* **Requirement**:
Each record below should be repeated precisely as written.

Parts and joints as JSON:
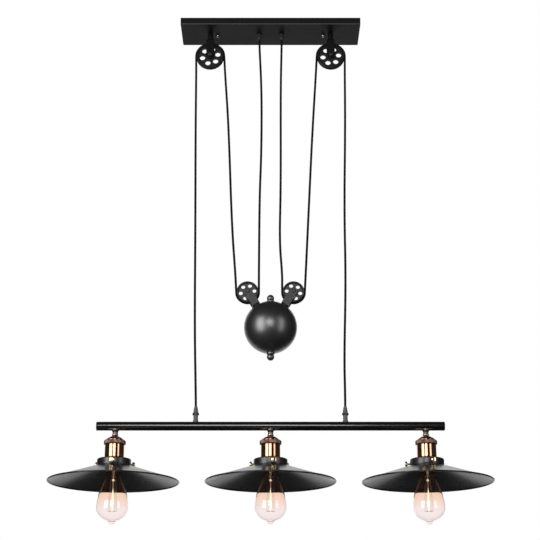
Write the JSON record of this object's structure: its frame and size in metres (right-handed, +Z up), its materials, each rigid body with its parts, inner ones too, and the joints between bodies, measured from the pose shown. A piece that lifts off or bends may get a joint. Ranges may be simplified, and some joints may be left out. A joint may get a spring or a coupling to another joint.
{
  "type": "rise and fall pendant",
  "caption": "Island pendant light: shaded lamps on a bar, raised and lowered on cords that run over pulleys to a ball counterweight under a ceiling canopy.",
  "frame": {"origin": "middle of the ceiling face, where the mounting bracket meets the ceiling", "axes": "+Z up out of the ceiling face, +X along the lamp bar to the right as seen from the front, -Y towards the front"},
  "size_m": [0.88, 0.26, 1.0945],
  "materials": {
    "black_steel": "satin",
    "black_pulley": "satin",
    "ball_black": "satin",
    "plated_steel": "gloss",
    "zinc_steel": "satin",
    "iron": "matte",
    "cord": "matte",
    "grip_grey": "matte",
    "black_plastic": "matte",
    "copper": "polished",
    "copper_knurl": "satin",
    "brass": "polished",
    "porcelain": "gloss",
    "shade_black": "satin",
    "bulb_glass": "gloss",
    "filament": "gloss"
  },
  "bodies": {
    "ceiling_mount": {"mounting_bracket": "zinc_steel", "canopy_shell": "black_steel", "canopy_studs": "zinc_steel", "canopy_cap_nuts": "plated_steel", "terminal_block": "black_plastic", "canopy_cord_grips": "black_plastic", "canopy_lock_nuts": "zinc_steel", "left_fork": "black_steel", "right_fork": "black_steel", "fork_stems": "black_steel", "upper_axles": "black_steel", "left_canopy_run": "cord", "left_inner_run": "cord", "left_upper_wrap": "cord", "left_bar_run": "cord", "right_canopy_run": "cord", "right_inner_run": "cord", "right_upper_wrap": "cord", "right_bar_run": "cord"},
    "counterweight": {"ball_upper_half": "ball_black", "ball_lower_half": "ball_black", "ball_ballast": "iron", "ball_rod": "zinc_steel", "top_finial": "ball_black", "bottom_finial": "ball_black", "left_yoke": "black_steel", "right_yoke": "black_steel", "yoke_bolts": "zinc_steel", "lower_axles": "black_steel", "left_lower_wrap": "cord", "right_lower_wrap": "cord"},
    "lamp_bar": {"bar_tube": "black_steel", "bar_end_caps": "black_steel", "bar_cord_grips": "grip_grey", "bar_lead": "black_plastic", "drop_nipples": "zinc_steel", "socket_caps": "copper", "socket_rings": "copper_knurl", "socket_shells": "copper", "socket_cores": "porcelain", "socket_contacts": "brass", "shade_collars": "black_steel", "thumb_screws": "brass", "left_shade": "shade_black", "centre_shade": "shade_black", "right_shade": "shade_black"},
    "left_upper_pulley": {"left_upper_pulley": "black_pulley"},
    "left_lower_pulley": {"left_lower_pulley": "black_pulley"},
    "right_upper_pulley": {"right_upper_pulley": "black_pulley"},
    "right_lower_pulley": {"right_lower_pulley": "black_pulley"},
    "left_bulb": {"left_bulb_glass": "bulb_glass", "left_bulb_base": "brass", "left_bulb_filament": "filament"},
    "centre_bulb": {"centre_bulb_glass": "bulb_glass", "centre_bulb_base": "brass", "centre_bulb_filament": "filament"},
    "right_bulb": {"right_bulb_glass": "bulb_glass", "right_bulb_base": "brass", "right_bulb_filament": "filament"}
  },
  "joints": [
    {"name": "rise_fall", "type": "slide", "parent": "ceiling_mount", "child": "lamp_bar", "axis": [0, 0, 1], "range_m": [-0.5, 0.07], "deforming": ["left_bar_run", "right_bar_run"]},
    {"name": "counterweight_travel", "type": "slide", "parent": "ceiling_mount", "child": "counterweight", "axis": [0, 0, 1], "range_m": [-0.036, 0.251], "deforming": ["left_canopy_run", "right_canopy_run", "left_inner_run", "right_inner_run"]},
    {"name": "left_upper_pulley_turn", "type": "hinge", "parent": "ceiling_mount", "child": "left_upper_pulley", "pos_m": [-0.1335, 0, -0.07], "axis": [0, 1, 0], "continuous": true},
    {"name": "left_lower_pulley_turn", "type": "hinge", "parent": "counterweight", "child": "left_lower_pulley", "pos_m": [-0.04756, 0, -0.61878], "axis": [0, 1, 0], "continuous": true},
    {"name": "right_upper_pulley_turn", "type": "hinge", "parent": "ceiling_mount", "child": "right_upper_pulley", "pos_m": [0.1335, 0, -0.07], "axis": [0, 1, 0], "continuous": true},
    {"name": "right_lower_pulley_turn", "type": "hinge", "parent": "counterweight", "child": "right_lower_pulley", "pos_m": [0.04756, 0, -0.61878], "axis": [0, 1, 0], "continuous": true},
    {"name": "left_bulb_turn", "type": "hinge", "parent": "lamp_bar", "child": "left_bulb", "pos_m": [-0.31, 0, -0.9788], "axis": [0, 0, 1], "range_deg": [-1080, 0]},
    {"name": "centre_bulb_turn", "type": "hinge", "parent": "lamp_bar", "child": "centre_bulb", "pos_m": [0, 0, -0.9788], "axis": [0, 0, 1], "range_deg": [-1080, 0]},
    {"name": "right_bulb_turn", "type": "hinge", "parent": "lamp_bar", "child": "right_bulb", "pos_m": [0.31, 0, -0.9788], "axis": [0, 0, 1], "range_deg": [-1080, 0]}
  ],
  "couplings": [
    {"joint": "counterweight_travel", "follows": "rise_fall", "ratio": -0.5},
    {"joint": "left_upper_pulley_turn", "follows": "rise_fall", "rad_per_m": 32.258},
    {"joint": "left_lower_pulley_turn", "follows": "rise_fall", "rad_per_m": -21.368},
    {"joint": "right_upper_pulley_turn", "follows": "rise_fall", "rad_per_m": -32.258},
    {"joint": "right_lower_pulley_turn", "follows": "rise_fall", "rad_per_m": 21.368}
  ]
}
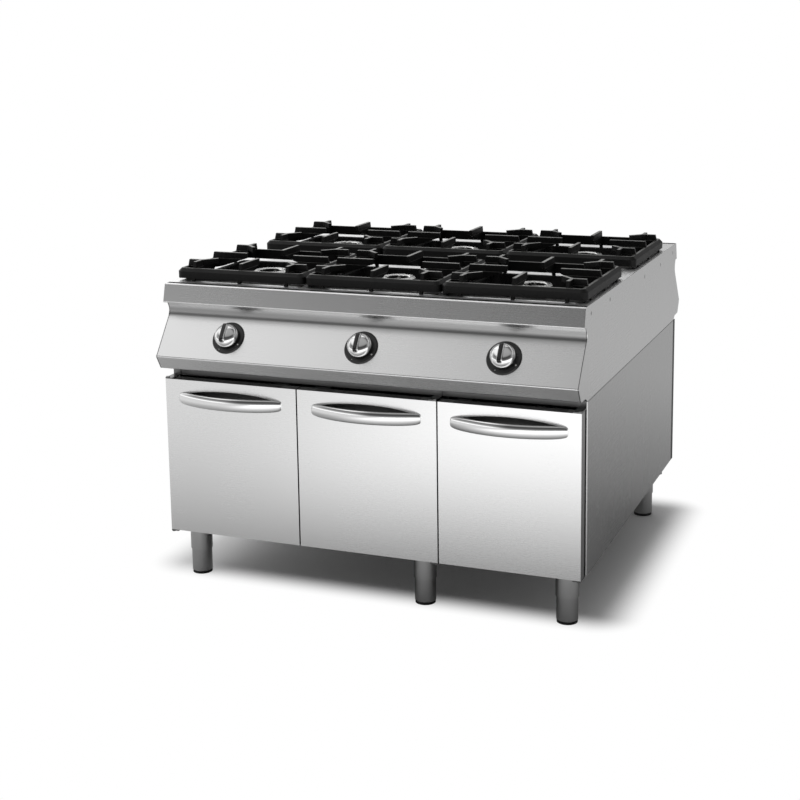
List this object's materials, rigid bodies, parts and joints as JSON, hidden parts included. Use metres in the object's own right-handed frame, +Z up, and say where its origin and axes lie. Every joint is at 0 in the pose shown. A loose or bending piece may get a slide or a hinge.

* **Output**:
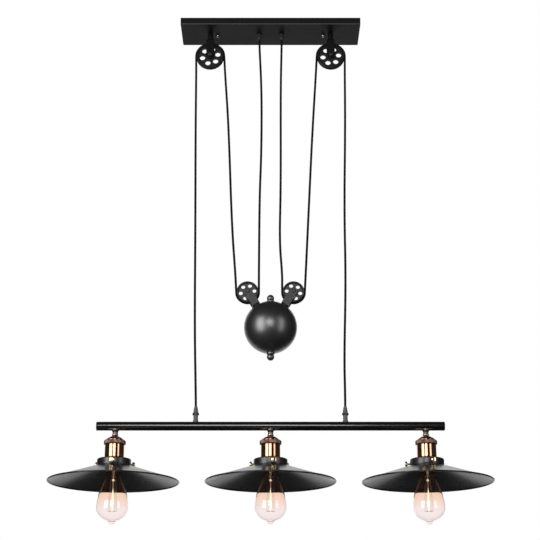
Write the JSON record of this object's structure: its frame and size in metres (right-handed, +Z up), its materials, each rigid body with its parts, inner ones too, and the joints between bodies, measured from the pose shown. A piece that lifts off or bends may get a joint. Ranges may be simplified, and some joints may be left out. A joint may get a spring or a coupling to another joint.
{
  "type": "rise and fall pendant",
  "caption": "Island pendant light: shaded lamps on a bar, raised and lowered on cords that run over pulleys to a ball counterweight under a ceiling canopy.",
  "frame": {"origin": "middle of the ceiling face, where the mounting bracket meets the ceiling", "axes": "+Z up out of the ceiling face, +X along the lamp bar to the right as seen from the front, -Y towards the front"},
  "size_m": [0.88, 0.26, 1.0945],
  "materials": {
    "black_steel": "satin",
    "black_pulley": "satin",
    "ball_black": "satin",
    "plated_steel": "gloss",
    "zinc_steel": "satin",
    "iron": "matte",
    "cord": "matte",
    "grip_grey": "matte",
    "black_plastic": "matte",
    "copper": "polished",
    "copper_knurl": "satin",
    "brass": "polished",
    "porcelain": "gloss",
    "shade_black": "satin",
    "bulb_glass": "gloss",
    "filament": "gloss"
  },
  "bodies": {
    "ceiling_mount": {"mounting_bracket": "zinc_steel", "canopy_shell": "black_steel", "canopy_studs": "zinc_steel", "canopy_cap_nuts": "plated_steel", "terminal_block": "black_plastic", "canopy_cord_grips": "black_plastic", "canopy_lock_nuts": "zinc_steel", "left_fork": "black_steel", "right_fork": "black_steel", "fork_stems": "black_steel", "upper_axles": "black_steel", "left_canopy_run": "cord", "left_inner_run": "cord", "left_upper_wrap": "cord", "left_bar_run": "cord", "right_canopy_run": "cord", "right_inner_run": "cord", "right_upper_wrap": "cord", "right_bar_run": "cord"},
    "counterweight": {"ball_upper_half": "ball_black", "ball_lower_half": "ball_black", "ball_ballast": "iron", "ball_rod": "zinc_steel", "top_finial": "ball_black", "bottom_finial": "ball_black", "left_yoke": "black_steel", "right_yoke": "black_steel", "yoke_bolts": "zinc_steel", "lower_axles": "black_steel", "left_lower_wrap": "cord", "right_lower_wrap": "cord"},
    "lamp_bar": {"bar_tube": "black_steel", "bar_end_caps": "black_steel", "bar_cord_grips": "grip_grey", "bar_lead": "black_plastic", "drop_nipples": "zinc_steel", "socket_caps": "copper", "socket_rings": "copper_knurl", "socket_shells": "copper", "socket_cores": "porcelain", "socket_contacts": "brass", "shade_collars": "black_steel", "thumb_screws": "brass", "left_shade": "shade_black", "centre_shade": "shade_black", "right_shade": "shade_black"},
    "left_upper_pulley": {"left_upper_pulley": "black_pulley"},
    "left_lower_pulley": {"left_lower_pulley": "black_pulley"},
    "right_upper_pulley": {"right_upper_pulley": "black_pulley"},
    "right_lower_pulley": {"right_lower_pulley": "black_pulley"},
    "left_bulb": {"left_bulb_glass": "bulb_glass", "left_bulb_base": "brass", "left_bulb_filament": "filament"},
    "centre_bulb": {"centre_bulb_glass": "bulb_glass", "centre_bulb_base": "brass", "centre_bulb_filament": "filament"},
    "right_bulb": {"right_bulb_glass": "bulb_glass", "right_bulb_base": "brass", "right_bulb_filament": "filament"}
  },
  "joints": [
    {"name": "rise_fall", "type": "slide", "parent": "ceiling_mount", "child": "lamp_bar", "axis": [0, 0, 1], "range_m": [-0.5, 0.07], "deforming": ["left_bar_run", "right_bar_run"]},
    {"name": "counterweight_travel", "type": "slide", "parent": "ceiling_mount", "child": "counterweight", "axis": [0, 0, 1], "range_m": [-0.036, 0.251], "deforming": ["left_canopy_run", "right_canopy_run", "left_inner_run", "right_inner_run"]},
    {"name": "left_upper_pulley_turn", "type": "hinge", "parent": "ceiling_mount", "child": "left_upper_pulley", "pos_m": [-0.1335, 0, -0.07], "axis": [0, 1, 0], "continuous": true},
    {"name": "left_lower_pulley_turn", "type": "hinge", "parent": "counterweight", "child": "left_lower_pulley", "pos_m": [-0.04756, 0, -0.61878], "axis": [0, 1, 0], "continuous": true},
    {"name": "right_upper_pulley_turn", "type": "hinge", "parent": "ceiling_mount", "child": "right_upper_pulley", "pos_m": [0.1335, 0, -0.07], "axis": [0, 1, 0], "continuous": true},
    {"name": "right_lower_pulley_turn", "type": "hinge", "parent": "counterweight", "child": "right_lower_pulley", "pos_m": [0.04756, 0, -0.61878], "axis": [0, 1, 0], "continuous": true},
    {"name": "left_bulb_turn", "type": "hinge", "parent": "lamp_bar", "child": "left_bulb", "pos_m": [-0.31, 0, -0.9788], "axis": [0, 0, 1], "range_deg": [-1080, 0]},
    {"name": "centre_bulb_turn", "type": "hinge", "parent": "lamp_bar", "child": "centre_bulb", "pos_m": [0, 0, -0.9788], "axis": [0, 0, 1], "range_deg": [-1080, 0]},
    {"name": "right_bulb_turn", "type": "hinge", "parent": "lamp_bar", "child": "right_bulb", "pos_m": [0.31, 0, -0.9788], "axis": [0, 0, 1], "range_deg": [-1080, 0]}
  ],
  "couplings": [
    {"joint": "counterweight_travel", "follows": "rise_fall", "ratio": -0.5},
    {"joint": "left_upper_pulley_turn", "follows": "rise_fall", "rad_per_m": 32.258},
    {"joint": "left_lower_pulley_turn", "follows": "rise_fall", "rad_per_m": -21.368},
    {"joint": "right_upper_pulley_turn", "follows": "rise_fall", "rad_per_m": -32.258},
    {"joint": "right_lower_pulley_turn", "follows": "rise_fall", "rad_per_m": 21.368}
  ]
}
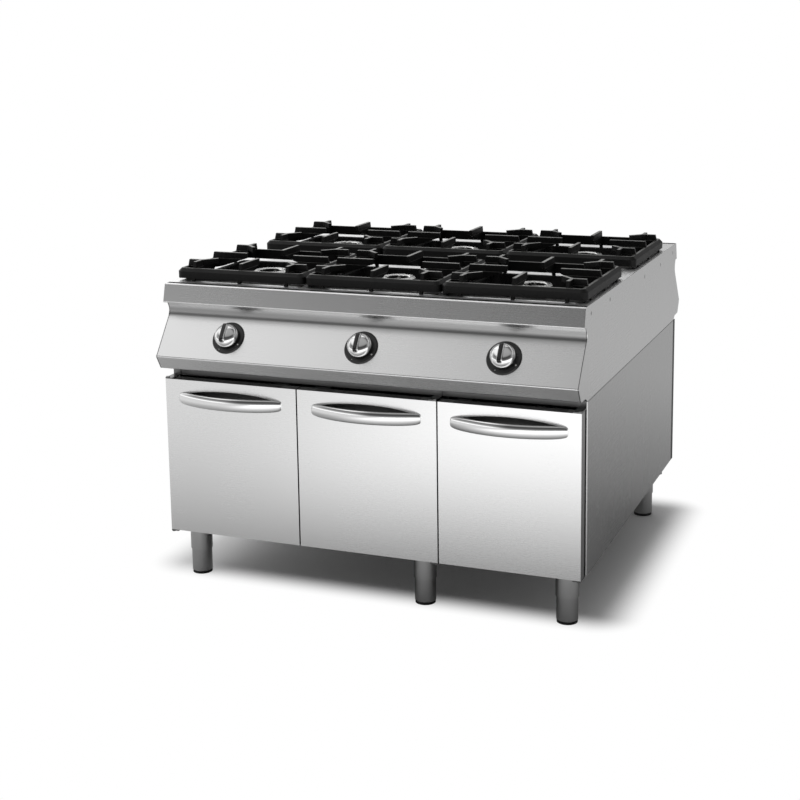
List this object's materials, rigid bodies, parts and joints as JSON, hidden parts included. Use metres in the object's own right-handed frame, +Z up, and say where its origin and axes lie. Every joint is at 0 in the pose shown. A loose or bending piece may get a slide or a hinge.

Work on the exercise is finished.